Everyone complains about weak job growth; companies are sitting on cash. What is going to jump-start the economy?

Despite the uncertainty created with the debt ceiling drama, the economy has been on the mend, which is a pretty strong sign. I’m encouraged by this recent [budget] deal that has been announced with [U.S. Senator] Patty Murray and [U.S. Representative] Paul Ryan. Having a budget deal for two years brings a lot of certainty, and while it might not be the optimal deal, it beats the alternative of creating more uncertainty. There’s a window for tax reform. If you have a tax reform where the rate that’s proposed is more competitive with OECD countries, guess what? This cash that’s sitting on the side will be put to work.

You’re sitting on about $5 billion in cash, most of it overseas. Would you do anything with that if Congress passed a tax holiday on repatriated earnings?

Well, first of all, a lot of that cash is used for operations offshore. Sixty percent of revenue comes from outside the U.S., so it’s normal a lot of cash comes from outside.

I don’t believe in a tax holiday.
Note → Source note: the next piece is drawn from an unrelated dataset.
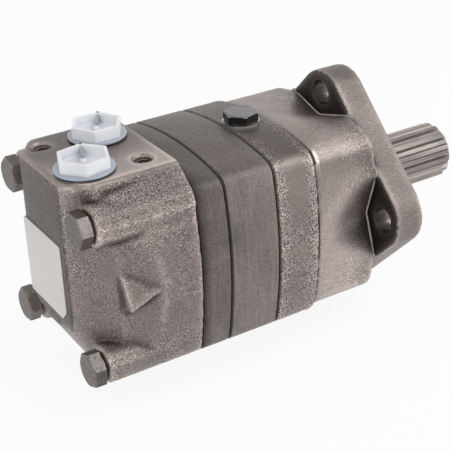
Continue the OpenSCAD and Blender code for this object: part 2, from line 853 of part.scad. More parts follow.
module valve_drive() {
    reach = norm([valve_head_x - disc_head_x, orbit_r]);
    color([0.45, 0.45, 0.46])
    translate([disc_head_x, 0, 0])
        rotate([0, -valve_tilt, 0]) {
            splined_head(0, valve_head_half, valve_minor, valve_major, valve_slot);
            splined_head(reach, valve_head_half, drive_minor, drive_major, drive_slot);
            rod(0, reach, valve_minor - 2);
        }
}

// Valve end

module channel_plate() {
    channel_drop = chamber_r - port_circle_r;
    channel_tilt = atan(channel_drop / plate_l);
    channel_l = norm([plate_l, channel_drop]);
    color([0.31, 0.3, 0.29])
    difference() {
        along_x(cover_x, plate_x) polygon(bulged_square(body_half, side_r, body_corner_r));
        rod(cover_x - 1, plate_x + 1, drive_major + 1.5);
        for (i = [1 : roller_count])
            rotate([roller_angle(i) + 180 / roller_count, 0, 0])
                translate([plate_x, chamber_r, 0])
                rotate([0, 0, channel_tilt])
                rod(-channel_l - 1.5, 1.5, channel_r);
        for (y = [-check_at, check_at]) {
            rod(cover_x - 1, cover_x + check_depth, check_bore_r, y, 0);
            translate([cover_x + check_depth - 1, y > 0 ? 0 : -check_at, 0])
                rotate([-90, 0, 0]) cylinder(h = check_at, r = 0.9);
        }
        tie_bolt_holes(cover_x - 1, plate_x + 1, bolt_r + 0.5);
        seal_groove(plate_x, -1);
    }
}

module check_seats() {
    color([0.6, 0.5, 0.3])
    for (y = [-check_at, check_at])
        difference() {
            rod(check_seat_x, check_seat_x + check_seat_l - 2.2, check_bore_r - 0.03, y, 0);
            rod(check_seat_x - 1, check_seat_x + check_seat_l, check_seat_r, y, 0);
        }
}

module check_ball(y) {
    x = check_seat_x - sqrt(check_ball_r * check_ball_r - check_seat_r * check_seat_r) - run_gap;
    color([0.8, 0.8, 0.82]) translate([x, y, 0]) sphere(r = check_ball_r, $fn = 32);
}

module disc_valve() {
    slot_w = 4.2;
    slot_depth = 5;
    color([0.5, 0.49, 0.47])
    difference() {
        rod(disc_rear, cover_x - run_gap, disc_r);
        along_x(disc_rear - 1, cover_x + 1) spline_slots(valve_minor, valve_major, valve_slot);
        for (i = [0 : STAR_LOBES - 1])
            rotate([360 / STAR_LOBES * i, 0, 0]) {
                rod(disc_rear - 1, cover_x + 1, slot_w / 2, port_circle_r - 2, 0);
                rotate([180 / STAR_LOBES, 0, 0])
                    translate([cover_x - run_gap - slot_depth, port_circle_r - 2, -slot_w / 2])
                    cube([slot_depth + 1, 10, slot_w]);
            }
    }
}

module balance_plate() {
    color([0.58, 0.57, 0.55])
    difference() {
        union() {
            rod(balance_rear, balance_rear + balance_w, balance_r);
            rod(hub_rear, balance_rear + 1, balance_hub_r);
        }
        rod(hub_rear - 1, balance_rear + balance_w + 1, balance_bore_r);
        difference() {
            rod(hub_rear + ring_groove_x - 1.2, hub_rear + ring_groove_x + 1.2, balance_hub_r + 1);
            rod(hub_rear + ring_groove_x - 2, hub_rear + ring_groove_x + 2, balance_hub_r - 2);
        }
        for (a = PIN_TURNS)
            rotate([a, 0, 0])
                rod(balance_rear - 1, balance_rear + pin_reach + 0.5, pin_r + fit_gap, spring_at, 0);
    }
}

module balance_ring() {
    color([0.08, 0.08, 0.08])
    ring_on_x(hub_rear + ring_groove_x, balance_hub_r - ring_groove_r, ring_groove_r + 0.03);
}

// One coil spring as a tube of six sides swept along a helix, closed at both ends
module coil_spring(x0, x1) {
    sides = 6;
    steps = 10 * spring_turns;
    rise = x1 - x0 - 2 * spring_wire;
    points = [
        for (i = [0 : steps], j = [0 : sides - 1])
            let (a = 360 * i / 10, b = 360 * j / sides, r = spring_r + spring_wire * cos(b))
            [x0 + spring_wire * (1 + sin(b)) + rise * i / steps, r * cos(a), r * sin(a)]
    ];
    side_faces = [
        for (i = [0 : steps - 1], j = [0 : sides - 1])
            let (n = (j + 1) % sides)
            each [
                [sides * i + j, sides * i + n, sides * (i + 1) + n],
                [sides * i + j, sides * (i + 1) + n, sides * (i + 1) + j]
            ]
    ];
    first_end = [for (j = [0 : sides - 1]) sides - 1 - j];
    last_end = [for (j = [0 : sides - 1]) sides * steps + j];
    polyhedron(points, concat([first_end], side_faces, [last_end]), convexity = 8);
}

module balance_springs() {
    color([0.6, 0.6, 0.62])
    for (i = [0 : spring_count - 1])
        rotate([360 / spring_count * i, 0, 0])
            translate([0, spring_at, 0]) coil_spring(chamber_rear - spring_pocket + 0.1, balance_rear - 0.1);
}

module guide_pins() {
    color([0.7, 0.7, 0.72])
    for (a = PIN_TURNS)
        rotate([a, 0, 0]) rod(chamber_rear - pin_depth, balance_rear + pin_reach, pin_r, spring_at, 0);
}

module section_rings() {
    color([0.08, 0.08, 0.08]) {
        ring_on_x(ring_x + groove_depth / 2, section_ring_r, section_cord_r);
        ring_on_x(plate_x - groove_depth / 2, section_ring_r, section_cord_r);
        ring_on_x(cover_x - groove_depth / 2, section_ring_r, section_cord_r);
    }
}

// End cover

module cover_walls() {
    reach = 60;
    wall_end_x = wall_knee_x + (reach - wall_knee_y) / wall_slope;
    bottom_end_x = rear_x + (reach + pad_low_z) / bottom_slope;
    intersection() {
        translate([0, 0, -LONG]) linear_extrude(2 * LONG) polygon([
            [rear_x, pad_half], [wall_knee_x, wall_knee_y], [wall_end_x, reach], [cover_x + 1, reach],
            [cover_x + 1, -reach], [wall_end_x, -reach], [wall_knee_x, -wall_knee_y], [rear_x, -pad_half]
        ]);
        translate([0, LONG, 0]) rotate([90, 0, 0]) linear_extrude(2 * LONG) polygon([
            [rear_x, LONG], [rear_x, pad_low_z], [bottom_end_x, -reach],
            [cover_x + 1, -reach], [cover_x + 1, LONG]
        ]);
    }
}

// The valley between the port block and the boss of an upper tie bolt. It runs out forwards.
module shoulder_valley() {
    translate([bolt_seat_x, 0, 0])
        rotate([0, -atan(valley_rise / seat_inset), 0])
        along_x(-12, 1.2 * seat_inset)
        difference() {
            polygon([
                [-port_face_half - 0.3, LONG], [-valley_y, bolt_at + 6],
                [-LONG, bolt_at + 6], [-LONG, LONG]
            ]);
            translate([-bolt_at, bolt_at]) circle(r = boss_r);
        }
}

// The wedge where the full width of the casting is left standing on the sloping wall
module side_rib() {
    y_in = -wall_knee_y + 2;
    y_out = -body_half + 0.2;
    points = [
        [wall_knee_x, y_in, rib_top_z], [wall_knee_x, y_in, rib_low_z],
        [wall_knee_x, y_out, rib_out_z], [wall_knee_x + rib_tip, y_out, 1.5],
        [wall_knee_x + rib_tip, y_in, rib_top_z], [wall_knee_x + rib_tip, y_in, rib_low_z]
    ];
    polyhedron(points, [[0, 2, 1], [0, 4, 3, 2], [1, 2, 3, 5], [3, 4, 5], [0, 1, 5, 4]]);
}

module end_cover() {
    color([0.46, 0.43, 0.41])
    difference() {
        intersection() {
            along_x(rear_x, cover_x) polygon(cover_outline());
            union() {
                cover_walls();
                tie_bolt_holes(bolt_seat_x, bolt_seat_x + boss_l, boss_r);
                side_rib();
                mirror([0, 1, 0]) side_rib();
                along_x(rear_x, rear_x + pad_tab_l) polygon([
                    [-7, pad_low_z + 4], [-6, pad_low_z - pad_tab],
                    [11, pad_low_z - pad_tab], [12.5, pad_low_z + 4]
                ]);
            }
        }
        shoulder_valley();
        mirror([0, 1, 0]) shoulder_valley();
        tie_bolt_holes(rear_x - 9, bolt_seat_x, spot_r);
        tie_bolt_holes(bolt_seat_x - 1, cover_x + 1, bolt_r + 0.5);
        rod(chamber_rear, cover_x + 1, valve_chamber_r);
        rod(hub_rear - 1, cover_x, balance_hub_r + fit_gap);
        rod(rear_passage_end, cover_x, rear_passage_r);
        for (i = [0 : spring_count - 1])
            rotate([360 / spring_count * i, 0, 0])
                rod(chamber_rear - spring_pocket, cover_x, spring_pocket_r, spring_at, 0);
        for (a = PIN_TURNS)
            rotate([a, 0, 0]) rod(chamber_rear - pin_depth - 0.2, cover_x, pin_r + fit_gap, spring_at, 0);
        seal_groove(cover_x, -1);
        for (s = [-1, 1]) {
            down(port_x + s * port_dx, s * port_dy, port_face_z, port_spot, port_spot_r);
            down(port_x + s * port_dx, s * port_dy, port_face_z, port_depth, port_r);
            down(port_x + s * bracket_dx, -s * bracket_dy, port_face_z, bracket_depth, bracket_hole_r);
        }
        down(port_x - port_dx, -port_dy, port_face_z, port_face_z + 4, port_drill_r);
        down(port_x + port_dx, port_dy, port_face_z, port_face_z - 20, port_drill_r);
    }
}

// Fasteners and trim

module hexagon_x(x0, x1, across) {
    translate([x0, 0, 0]) rotate([0, 90, 0]) cylinder(h = x1 - x0, d = across / cos(30), $fn = 6);
}

module tie_bolts() {
    head_r = bolt_af / 2 / cos(30);
    color([0.42, 0.39, 0.36])
    at_tie_bolts() {
        intersection() {
            hexagon_x(bolt_seat_x - bolt_head_h, bolt_seat_x, bolt_af);
            lathe([
                [0, bolt_seat_x - bolt_head_h], [head_r - 1.6, bolt_seat_x - bolt_head_h],
                [head_r + 0.4, bolt_seat_x - bolt_head_h + head_bevel],
                [head_r + 0.4, bolt_seat_x], [0, bolt_seat_x]
            ]);
        }
        rod(bolt_seat_x - 1, bolt_tip_x, bolt_r);
    }
}

module drain_plug() {
    z0 = drain_spot_z + drain_washer_t;
    head_r = drain_af / 2 / cos(30);
    color([0.1, 0.1, 0.1])
    translate([drain_x, 0, z0]) {
        intersection() {
            rotate(15) cylinder(h = drain_head_h, r = head_r, $fn = 6);
            rotate_extrude() polygon([
                [0, 0], [head_r + 0.4, 0], [head_r + 0.4, drain_head_h - head_bevel],
                [head_r - 1.6, drain_head_h], [0, drain_head_h]
            ]);
        }
        translate([0, 0, -drain_l]) cylinder(h = drain_l + 1, r = drain_r);
    }
}

module drain_washer() {
    color([0.75, 0.74, 0.72])
    translate([drain_x, 0, drain_spot_z])
        difference() {
            cylinder(h = drain_washer_t, r = drain_washer_r);
            translate([0, 0, -1]) cylinder(h = drain_washer_t + 2, r = drain_r + fit_gap);
        }
}

// A hexagon cup with a nub and a web to one corner, on a thin disc and a shank in the port
module transit_plug(x, y, turn) {
    z0 = port_face_z - port_spot + plug_lift;
    cup_r = plug_af / 2 / cos(30);
    color([0.93, 0.94, 0.95])
    translate([x, y, z0])
    rotate(turn) {
        difference() {
            union() {
                cylinder(h = plug_disc_t, d = plug_disc_d);
                cylinder(h = plug_h, r = cup_r, $fn = 6);
                translate([0, 0, -plug_shank_l]) cylinder(h = plug_shank_l + 1, r = plug_shank_r);
            }
            translate([0, 0, plug_floor]) cylinder(h = plug_h, r = cup_r - plug_wall / cos(30), $fn = 6);
            translate([0, 0, -plug_shank_l - 1]) cylinder(h = plug_shank_l, r = plug_shank_r - 1.6);
        }
        translate([0, -plug_web / 2, 1]) cube([cup_r - 1.2, plug_web, plug_h - 1.8]);
        cylinder(h = plug_h - 1.5, r = plug_nub_r);
    }
}

module plug_ring(x, y) {
    z0 = port_face_z - port_spot + plug_lift / 2;
    color([0.08, 0.08, 0.08])
    translate([x, y, z0]) rotate_extrude() translate([plug_ring_r, 0]) circle(r = plug_cord_r, $fn = 24);
}

module label_plate() {
    color([0.9, 0.89, 0.88])
    along_x(rear_x - label_t, rear_x)
        translate([label_y, label_z])
        polygon([
            [label_w / 2, -label_h / 2], [label_w / 2, label_h / 2], [-label_w / 2, label_h / 2],
            [-label_w / 2, -label_h / 2 + label_cut], [-label_w / 2 + label_cut, -label_h / 2]
        ]);
}

front_housing();
front_cover();
front_cover_screws();
front_cover_ring();
dust_seal();
shaft_seal();
output_shaft();
front_bearing_cone();
front_bearing_cup();
front_bearing_cage();
front_bearing_rollers();
rear_bearing_cone();
rear_bearing_cup();
rear_bearing_cage();
rear_bearing_rollers();
lock_washer();
bearing_nut();
wear_plate();
cardan_shaft();
gear_ring();
star_gear();
drive_spacer();
valve_drive();
channel_plate();
check_seats();
check_ball(-check_at);  // check_ball_left
check_ball(check_at);  // check_ball_right
disc_valve();
balance_plate();
balance_ring();
balance_springs();
guide_pins();
end_cover();
section_rings();
tie_bolts();
drain_plug();
drain_washer();
transit_plug(port_x - port_dx, -port_dy, rear_plug_turn);  // rear_transit_plug
plug_ring(port_x - port_dx, -port_dy);  // rear_plug_ring
transit_plug(port_x + port_dx, port_dy, front_plug_turn);  // front_transit_plug
plug_ring(port_x + port_dx, port_dy);  // front_plug_ring
label_plate();
for (i = [1 : roller_count]) gear_roller(i);
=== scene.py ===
"""Looks of an orbital hydraulic motor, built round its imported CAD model.

X runs along the shaft, out of the flange, and Z points up through the port face.
Each piece has an operator of its own, and the panel in the sidebar lists them.
"""

import math

import bmesh
import bpy
import numpy as np
from bpy.props import FloatProperty, FloatVectorProperty, IntProperty, PointerProperty
from mathutils import Matrix, Vector, noise
from mathutils.bvhtree import BVHTree


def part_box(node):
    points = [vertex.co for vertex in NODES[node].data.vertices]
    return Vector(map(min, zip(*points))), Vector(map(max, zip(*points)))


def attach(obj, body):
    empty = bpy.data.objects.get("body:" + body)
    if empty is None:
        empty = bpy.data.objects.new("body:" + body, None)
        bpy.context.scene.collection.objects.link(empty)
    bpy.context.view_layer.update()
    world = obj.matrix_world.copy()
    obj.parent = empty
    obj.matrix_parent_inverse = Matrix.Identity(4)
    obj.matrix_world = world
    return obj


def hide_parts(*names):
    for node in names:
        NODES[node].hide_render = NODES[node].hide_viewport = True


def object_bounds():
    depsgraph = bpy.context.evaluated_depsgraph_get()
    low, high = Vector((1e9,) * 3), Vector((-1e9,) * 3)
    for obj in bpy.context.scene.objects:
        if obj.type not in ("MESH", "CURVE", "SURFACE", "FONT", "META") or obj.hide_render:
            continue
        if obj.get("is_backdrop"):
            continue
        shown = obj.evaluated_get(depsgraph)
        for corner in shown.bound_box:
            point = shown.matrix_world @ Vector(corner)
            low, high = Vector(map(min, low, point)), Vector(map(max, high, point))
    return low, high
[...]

A tax holiday gives you a one-timer, but you don’t have long-term certainty. And that’s why I decided it was time for me to chair the BRT tax committee. We need to become competitive with OECD countries in a global tax system. We’re dead last. For a long time Japan had the highest rate. Now it’s the U.S.

Going back ten years, we’ve paid anywhere from 28 to 30-ish, 31 percent on a marginal tax rate that is 35 percent. We like the idea of a 25 percent tax rate or even 28 percent. I’ve got hundreds of people in our company working the complexity of the tax system, and I think that’s true across corporate America. Having a simpler system would be a great friend to businesses.